-- Start Dataset section --
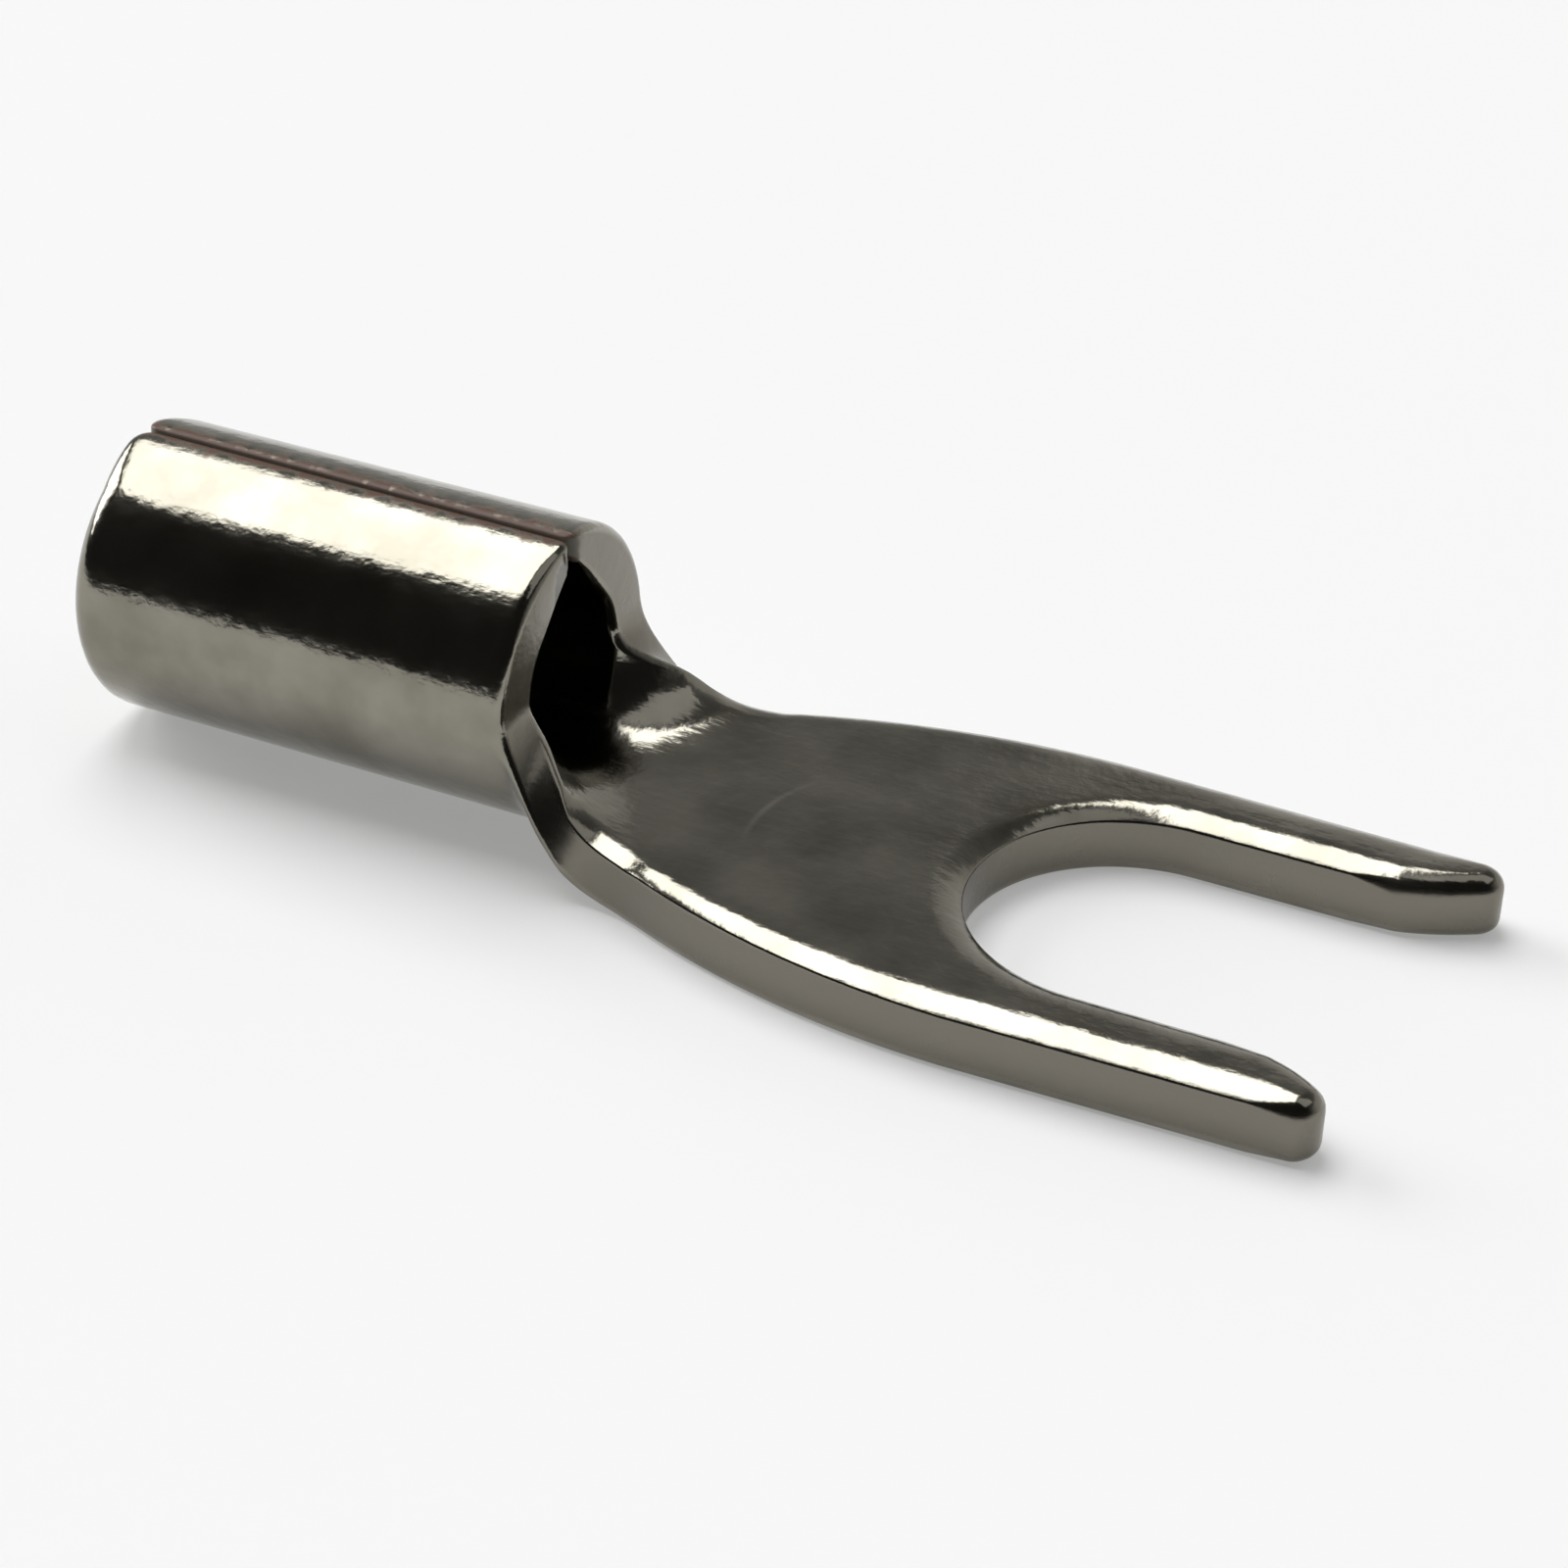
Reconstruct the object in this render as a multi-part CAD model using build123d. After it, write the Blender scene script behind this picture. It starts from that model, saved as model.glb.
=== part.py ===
from build123d import *
import math
import os

# Spade terminal for a 1.25 mm2 wire and an M3.5 screw: one blank of tinned copper sheet, whose rear
# ears are rolled up into the wire barrel and whose flat front is forked to slide under a screw head.
# X runs along the barrel from its wire end to the prongs, Z is up, and Y = 0 is the middle of the
# blank. The pieces are drawn lying on Z = 0 and moved down at the end, so that the origin is the
# middle of the barrel's mouth, where the wire goes in.

# Sheet
sheet = 0.75
edge_round = 0.2

# Rolled barrel
bore_diameter = 1.9
barrel_length = 5.7
seam_gap = 0.08
seam_step = 0.035
lip_height = 0.37
lip_round = 0.1
wire_end_round = 0.22
front_round = 0.15

# Neck, where the ears open out and the sheet turns flat
neck_width = 3.66
neck_length = 1.7
straight_length = 0.85
bend_tail = 0.25
root_round = 0.45

# Forked tongue: its shoulders begin on the neck, and its prongs are set out from the slot's centre
slot_width = 3.7
prong_width = 1.0
prong_taper = 0.1
shoulder_length = 4.95
neck_curve = 2.6
neck_to_slot = 5.14
prong_length = 3.36
lead_in_length = 1.15
lead_in_bulge = 0.1
lead_in_round = 0.15
tip_round = 0.25

# A bend this slight counts as flat
flat_bend = 1e-4

# Worked out from the sizes above
bore_radius = bore_diameter / 2
barrel_radius = bore_radius + sheet
neck_start = barrel_length
neck_end = neck_start + neck_length
tongue_width = slot_width + 2 * prong_width
shoulder_start = neck_start + straight_length
widest_x = shoulder_start + shoulder_length
slot_centre = neck_end + neck_to_slot
tip_corner = slot_centre + prong_length
lead_in_x = tip_corner - lead_in_length
shoulder_rise = (tongue_width - neck_width) / 2
both_curves = (shoulder_length**2 + shoulder_rise**2) / (2 * shoulder_rise)
turn_x = shoulder_start + shoulder_length * neck_curve / both_curves


def rolled_outline():
    """The barrel's skin seen from its end: the far ear's edge stands a step above the near one's."""
    stepped = barrel_radius + seam_step
    far_radius = (stepped**2 + barrel_radius**2) / (2 * barrel_radius)
    shift = far_radius - barrel_radius
    far_angle = math.degrees(math.acos(shift / far_radius))
    near_ear = CenterArc((0, barrel_radius), barrel_radius, 90, 270)
    far_ear = CenterArc((-shift, barrel_radius), far_radius, 0, far_angle)
    return make_face([near_ear, far_ear, Line(far_ear @ 1, near_ear @ 0)])


def barrel_section():
    """The rolled sheet end on: a round bore that rises to a point where the two ears meet."""
    apex = barrel_radius - lip_height
    touch = math.acos(bore_radius / apex)
    half_base = bore_radius * math.sin(touch)
    base_height = barrel_radius + bore_radius * math.cos(touch)
    arch = make_face(
        Polyline(
            (0, barrel_radius + apex),
            (-half_base, base_height),
            (0, barrel_radius),
            (half_base, base_height),
            close=True,
        )
    )
    seam = Pos(0, 2 * barrel_radius) * Rectangle(seam_gap, 2 * apex)
    bore = Pos(0, barrel_radius) * Circle(bore_radius)
    section = rolled_outline() - bore - arch - seam
    lips = [v for v in section.vertices() if v.Y > 2 * barrel_radius - sheet / 4]
    return fillet(lips, lip_round)


def rims(shape, x):
    """The outer edges of the barrel's end at x, apart from the lips of the seam."""
    found = []
    for edge in shape.edges().filter_by(GeomType.CIRCLE):
        at_end = abs((edge @ 0).X - x) < 1e-6 and abs((edge @ 1).X - x) < 1e-6
        if at_end and edge.radius > bore_radius + sheet / 2:
            found.append(edge)
    return found


def band(x, outer_radius, half_width, rounding):
    """The sheet's section across the neck at x: bent to a radius, with rounded cut edges."""
    reach = half_width / (outer_radius - sheet / 2)
    skin = outer_radius - rounding
    floor = outer_radius - sheet + rounding

    def spot(radius, angle):
        return (radius * math.sin(angle), outer_radius - radius * math.cos(angle))

    def corner(centre_radius, side, arc_radius):
        """Where a corner's circle meets the bent face, its middle, and where it meets the cut."""
        angle = side * (reach - math.asin(rounding / centre_radius))
        along = math.sqrt(centre_radius**2 - rounding**2)
        centre = Vector(*spot(centre_radius, angle))
        on_face = Vector(*spot(arc_radius, angle))
        on_cut = Vector(*spot(along, side * reach))
        middle = ((on_face + on_cut) / 2 - centre).normalized() * rounding + centre
        return on_face, middle, on_cut

    right_low, right_low_mid, right_low_cut = corner(skin, 1, outer_radius)
    left_low, left_low_mid, left_low_cut = corner(skin, -1, outer_radius)
    right_top, right_top_mid, right_top_cut = corner(floor, 1, outer_radius - sheet)
    left_top, left_top_mid, left_top_cut = corner(floor, -1, outer_radius - sheet)
    outline = Wire(
        [
            ThreePointArc(left_low, spot(outer_radius, 0), right_low),
            ThreePointArc(right_low, right_low_mid, right_low_cut),
            Line(right_low_cut, right_top_cut),
            ThreePointArc(right_top_cut, right_top_mid, right_top),
            ThreePointArc(right_top, spot(outer_radius - sheet, 0), left_top),
            ThreePointArc(left_top, left_top_mid, left_top_cut),
            Line(left_top_cut, left_low_cut),
            ThreePointArc(left_low_cut, left_low_mid, left_low),
        ]
    )
    return Plane(origin=(x, 0, 0), x_dir=(0, 1, 0), z_dir=(1, 0, 0)) * outline


def half_width(x):
    """Half the blank's width at x: the root's round, the straight neck, and the shoulder's S."""
    before_root = min(max(neck_start + root_round - x, 0), root_round)
    root = root_round - math.sqrt(root_round**2 - before_root**2)
    if x < turn_x:
        past_start = max(x - shoulder_start, 0)
        return neck_width / 2 + root + neck_curve - math.sqrt(neck_curve**2 - past_start**2)
    eye_curve = both_curves - neck_curve
    before_widest = max(widest_x - x, 0)
    return tongue_width / 2 - eye_curve + math.sqrt(eye_curve**2 - before_widest**2)


def neck_section(share):
    """The neck's section at a share of its length: the bend fades out to flat."""
    x = neck_start + share * neck_length
    opening = 3 * share**2 - 2 * share**3
    bent_share = (1 - bend_tail) * (1 - opening) ** 2 + bend_tail * (1 - share)
    bend = max(bent_share / barrel_radius, flat_bend)
    return band(x, 1 / bend, half_width(x), edge_round)


def prong_side(side):
    """One edge of the blank in plan, from the neck round the prong's tip and back to the slot."""
    start = (shoulder_start, side * neck_width / 2)
    turn = (turn_x, side * half_width(turn_x))
    widest = (widest_x, side * tongue_width / 2)
    tip = Vector(tip_corner, side * (tongue_width / 2 - prong_taper))
    lead_in = Vector(lead_in_x, side * slot_width / 2)
    along = (tip - lead_in).normalized()
    outwards = Vector(abs(along.Y), -side * abs(along.X))
    neck_arc = TangentArc(start, turn, tangent=(1, 0))
    return [
        neck_arc,
        TangentArc(turn, widest, tangent=neck_arc % 1),
        Line(widest, tip),
        ThreePointArc(tip, (tip + lead_in) / 2 + outwards * lead_in_bulge, lead_in),
        Line(lead_in, (slot_centre, side * slot_width / 2)),
    ]


# Barrel: the two ears rolled up until their edges meet along the top
barrel = extrude(Plane.YZ * barrel_section(), barrel_length)
barrel = fillet(rims(barrel, 0), wire_end_round)
barrel = fillet(rims(barrel, barrel_length), front_round)

# Tongue: the flat blank, with its lead-ins, prong tips and sheared edges all rounded
slot_end = ThreePointArc(
    (slot_centre, slot_width / 2),
    (slot_centre - slot_width / 2, 0),
    (slot_centre, -slot_width / 2),
)
neck_line = Line((shoulder_start, neck_width / 2), (shoulder_start, -neck_width / 2))
tongue = extrude(make_face(prong_side(1) + prong_side(-1) + [neck_line, slot_end]), sheet)
uprights = tongue.edges().filter_by(Axis.Z)
tongue = fillet([e for e in uprights if abs(e.center().X - tip_corner) < 1e-6], tip_round)
uprights = tongue.edges().filter_by(Axis.Z)
tongue = fillet([e for e in uprights if abs(e.center().X - lead_in_x) < 1e-6], lead_in_round)
outline_edges = [
    edge
    for edge in tongue.edges()
    if abs((edge @ 0).Z - (edge @ 1).Z) < 1e-6 and edge.center().X > shoulder_start + 1e-6
]
tongue = fillet(outline_edges, edge_round)
tongue = split(tongue, Plane.YZ.offset(neck_end), keep=Keep.TOP)

# Neck: the trough that carries the barrel's floor forward into the tongue's rear face
collar = extrude(make_face(neck_section(0)), -2 * front_round)
neck_shares = [0, 0.02, 0.05, 0.09, 0.14, 0.2, 0.27, 0.35, 0.44, 0.54, 0.65, 0.77, 0.89]
neck_faces = [make_face(neck_section(share)) for share in neck_shares]
neck = loft(neck_faces + [tongue.faces().sort_by(Axis.X)[0]], ruled=True)

terminal = Pos(0, 0, -barrel_radius) * (barrel + collar + neck + tongue)
os.makedirs("parts", exist_ok=True)
export_step(terminal, "parts/spade_terminal.step")
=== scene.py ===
import math
import bpy
import numpy
from mathutils import Matrix, Vector
from mathutils.geometry import delaunay_2d_cdt


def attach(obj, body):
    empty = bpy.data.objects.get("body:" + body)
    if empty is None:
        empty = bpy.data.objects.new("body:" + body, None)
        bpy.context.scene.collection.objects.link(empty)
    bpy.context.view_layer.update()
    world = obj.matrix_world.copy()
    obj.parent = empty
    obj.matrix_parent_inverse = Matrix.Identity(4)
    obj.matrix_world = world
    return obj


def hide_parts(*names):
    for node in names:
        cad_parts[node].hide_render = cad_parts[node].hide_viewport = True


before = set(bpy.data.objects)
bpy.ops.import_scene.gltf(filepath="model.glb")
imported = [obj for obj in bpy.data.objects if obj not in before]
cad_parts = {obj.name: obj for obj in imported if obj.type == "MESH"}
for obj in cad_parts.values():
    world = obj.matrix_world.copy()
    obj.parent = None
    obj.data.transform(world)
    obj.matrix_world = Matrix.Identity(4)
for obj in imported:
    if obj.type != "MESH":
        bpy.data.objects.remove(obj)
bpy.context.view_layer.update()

# The blank: one piece of tin-plated copper sheet, sheared to an outline that has two ears at the
# rear and a forked tongue at the front. Shearing and tumbling leave its edges rounded.
mm = 0.001
sheet = 0.75
barrel_radius = 1.7
barrel_length = 5.7
seam_gap = 0.005
rear_corner_round = 0.2
front_corner_round = 0.13
neck_width = 3.66
neck_length = 1.7
straight_length = 0.85
root_round = 0.45
tongue_width = 5.7
tip_width = 5.5
shoulder_length = 4.95
neck_curve = 2.6
slot_width = 3.7
slot_centre = 12.54
tip_end = 15.7
tip_round = 0.29
tip_swell = 0.01
lead_in_x = 14.8
lead_in_lean = 15
lead_in_round = 0.6
prong_skew = 0.22
sheet_middle_radius = barrel_radius - sheet / 2
ear_reach = math.pi * sheet_middle_radius - seam_gap / 2
shoulder_start = barrel_length + straight_length
widest_x = shoulder_start + shoulder_length

# Each edge's rounding: the slow curve down from the upper face, the tight curve into the cut, and
# the round of the lower edge. The upper face is the one inside the barrel. A rounding changes into
# the next over a stretch of edge, measured from the corner or from where the curve begins.
shoulder_turn = math.radians(32)
wire_end_rounds = (0.1, 0.1, 0.32)
corner_rounds = (0.12, 0.12, 0.12)
front_rounds = (0.12, 0.12, 0.15)
tongue_rounds = (0.66, 0.04, 0.1)
neck_rounds = (0.7, 0.04, 0.1)
shoulder_rounds = (0.42, 0.04, 0.1)
tip_rounds = (0.23, 0.23, 0.16)
lead_in_rounds = (0.45, 0.2, 0.14)
rear_change = (0.8, 0.25)
front_change = (0.18, 0.5)
root_change = 0.6
neck_change = 0.2
tip_change = 0.75
lead_in_change = 0.5
lead_in_margin = 3

# How finely the mesh follows the blank: spacings in mm, and steps round the edge's three curves
edge_spacing = 0.07
flat_spacing = 0.12
bend_spacing = 0.045
row_spacing = 0.055
edge_clearance = 0.035
same_point = 1e-3
slow_steps = 5
tight_steps = 4
low_steps = 5


def arc(centre, radius, start, stop, steps, rounds, last_rounds=None):
    """Corners along an arc, its angles in degrees and its edge's rounds changing on the way."""
    found = []
    for step in range(steps + 1):
        share = step / steps
        angle = math.radians(start + (stop - start) * share)
        blend = [a + (b - a) * share for a, b in zip(rounds, last_rounds or rounds)]
        x = centre[0] + radius * math.cos(angle)
        y = centre[1] + radius * math.sin(angle)
        found.append((x, y, 0, blend))
    return found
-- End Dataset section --
_Exercise details_.
Start at the line with "# Neck: the" and stop after the line with "for node in". Repeat exactly the lines in that range.

_Written solution_.
# Neck: the trough that carries the barrel's floor forward into the tongue's rear face
collar = extrude(make_face(neck_section(0)), -2 * front_round)
neck_shares = [0, 0.02, 0.05, 0.09, 0.14, 0.2, 0.27, 0.35, 0.44, 0.54, 0.65, 0.77, 0.89]
neck_faces = [make_face(neck_section(share)) for share in neck_shares]
neck = loft(neck_faces + [tongue.faces().sort_by(Axis.X)[0]], ruled=True)

terminal = Pos(0, 0, -barrel_radius) * (barrel + collar + neck + tongue)
os.makedirs("parts", exist_ok=True)
export_step(terminal, "parts/spade_terminal.step")
=== scene.py ===
import math
import bpy
import numpy
from mathutils import Matrix, Vector
from mathutils.geometry import delaunay_2d_cdt


def attach(obj, body):
    empty = bpy.data.objects.get("body:" + body)
    if empty is None:
        empty = bpy.data.objects.new("body:" + body, None)
        bpy.context.scene.collection.objects.link(empty)
    bpy.context.view_layer.update()
    world = obj.matrix_world.copy()
    obj.parent = empty
    obj.matrix_parent_inverse = Matrix.Identity(4)
    obj.matrix_world = world
    return obj


def hide_parts(*names):
    for node in names:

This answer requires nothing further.